Pero esos desatinos y esas descortesías no son patrimonio exclusivo de los gobiernos de CiU. De hecho, las cosas venían de antes, al menos de cuando el segundo tripartito oficializó esa discriminación. El año 2007 la literatura catalana era la invitada de la Feria del Libro de Frankfurt y el debate se centró en si los escritores catalanes de expresión castellana formaban también parte de ella. Lo de menos es si se llegó o no a una conclusión. Lo significativo es que, planteados así los términos del debate, directamente quedaban excluidos todos los escritores de Catalunya nacidos en otros sitios: los del resto de España pero también los de Latinoamérica. Por ejemplo, Roberto Bolaño, que desarrolló toda su obra en Catalunya y por entonces, ya muerto, se había consagrado como el mayor de los novelistas latinoamericanos posteriores al boom. Y, sin ir más lejos, el propio boom, cuya intensa relación con Catalunya debió de pasar inadvertida a todos aquellos que visitaran la feria.
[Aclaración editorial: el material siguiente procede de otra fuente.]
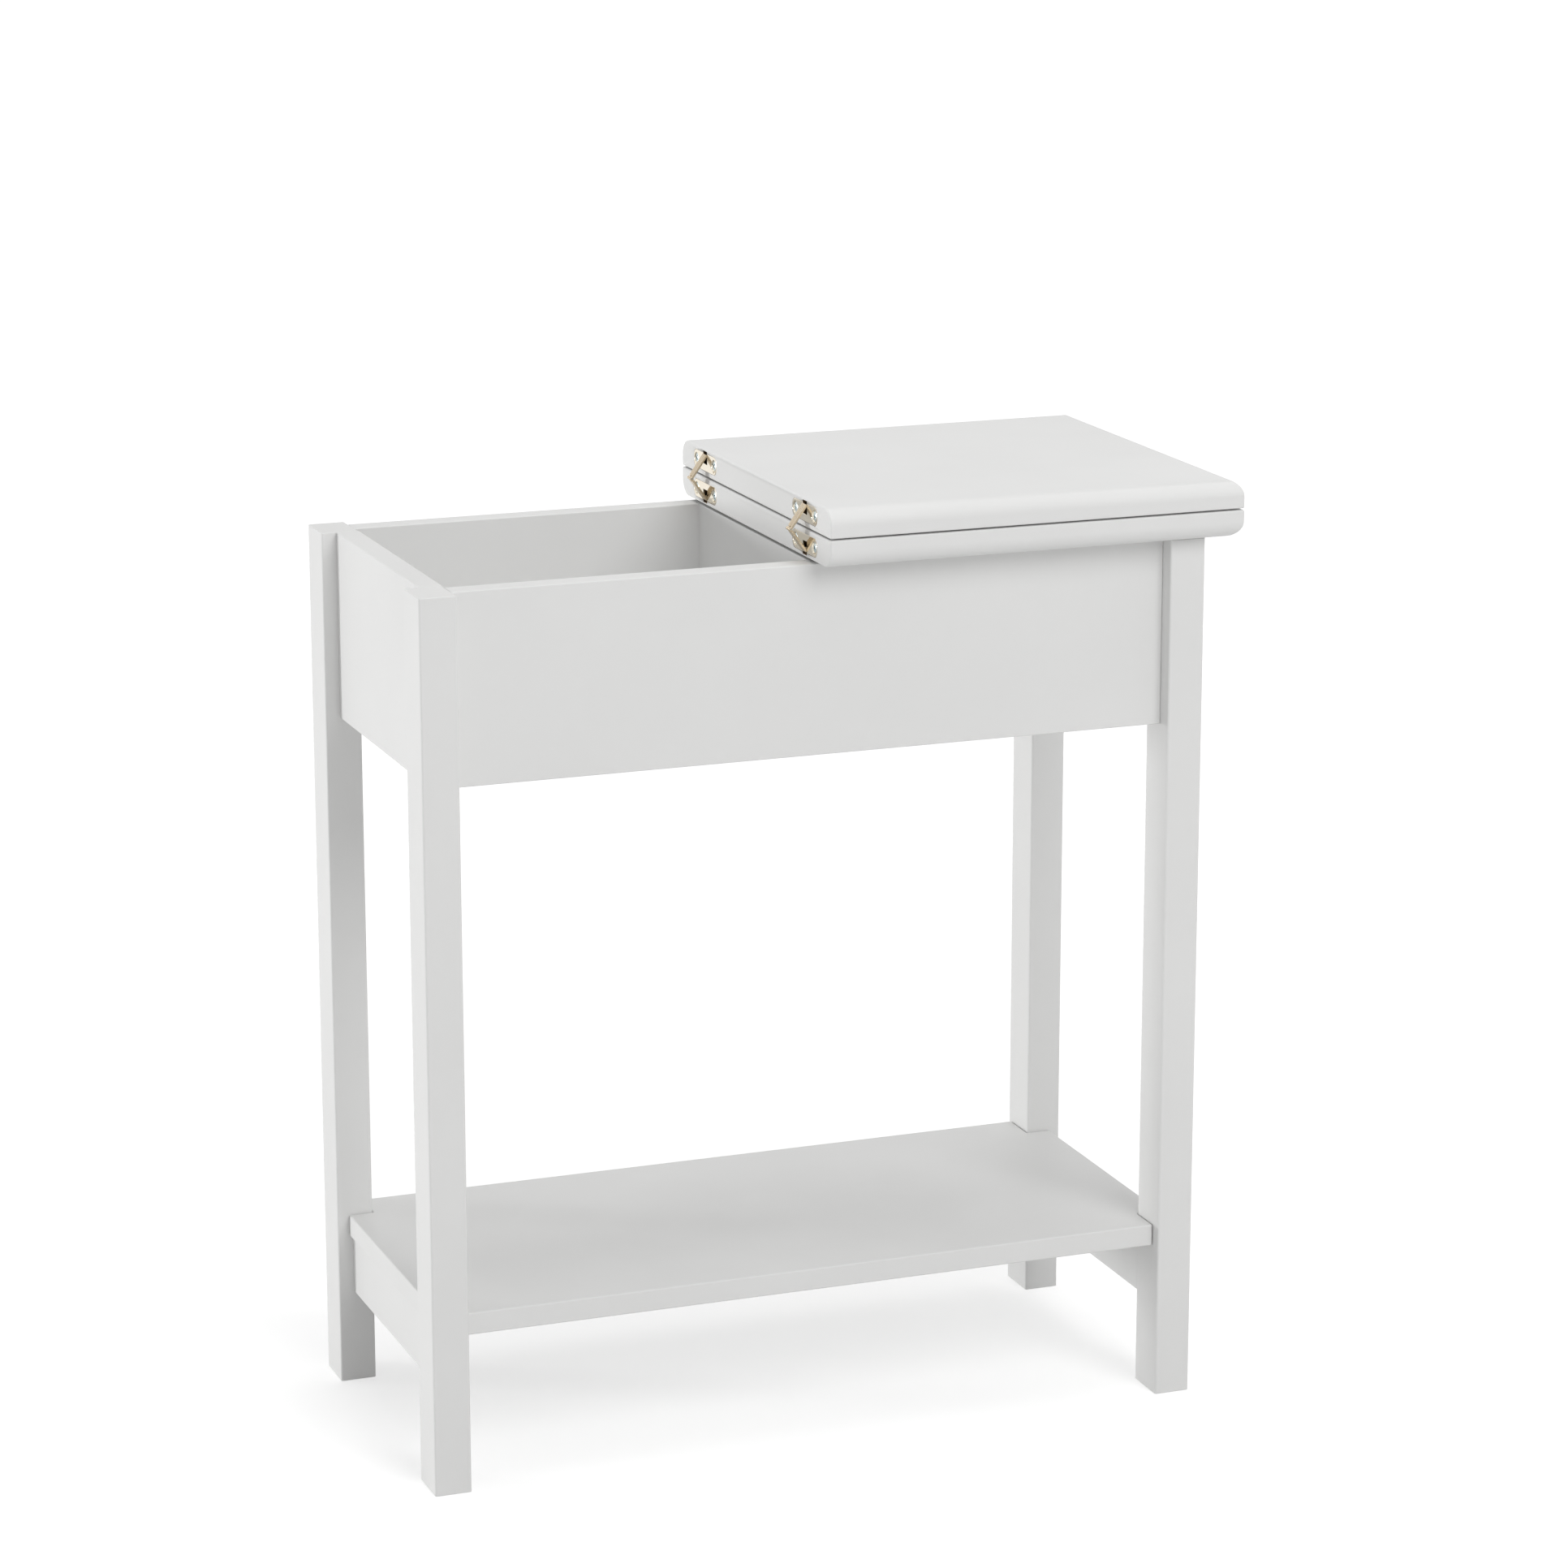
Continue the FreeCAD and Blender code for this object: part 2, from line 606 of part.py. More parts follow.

El nacionalismo utilizó Frankfurt para mandar dos mensajes. Uno, encomiable, iba dirigido al mundo: “Leed a Rodoreda, Pla, Sales...; no os arrepentiréis”. El otro, lastimoso, era para consumo interno: “Escritores catalanes que escribís en castellano, sabed que no sois de los nuestros y que, por muy buenos que seáis, jamás nos sentiremos orgullosos de vosotros”. Que este segundo mensaje ha acabado siendo interiorizado por la sociedad parece evidente: leí pocos reproches al desaire que se hizo a Ana María Matute, y tampoco he visto que se reclame más entusiasmo en los homenajes a Barral o a Gil de Biedma. La discriminación, además, no se limita al presente, sino que se proyecta sobre el pasado. No sólo es que los escritores catalanes actuales puedan quedar excluidos de la cultura de su tierra según cuál sea su opción lingüística: es que, retroactivamente, algunos de los que murieron hace 25 años han dejado ya de contar como catalanes.

Pero, claro, estamos hablando de un tripartito que regaló la cultura a ERC, para la que la cultura tiene un sentido meramente instrumental y sólo le interesa si aporta algo a la “construcción nacional”. El cambiazo fue fulminante: donde ponía “literatura”, ellos pusieron “formación del espíritu nacional”. Que precisamente la literatura sirviera en Frankfurt para dividir entre escritores catalanes y no catalanes era sólo un aviso: ahora, a propuesta de ERC, tenemos en la presidencia del Parlament el intransigente sectarismo de Carme Forcadell, para la que los catalanes que votan al PP o Ciudadanos no son catalanes. En fin, a mí me parece más normal lo que hacen con la cultura los franceses, que se apropian de todo lo que pueden (Picasso, Ionesco, Celan...), y no lo que se hace aquí: renunciar al legado de algunos de nuestros mejores creadores.

Ignacio Martínez de Pisón, escritor.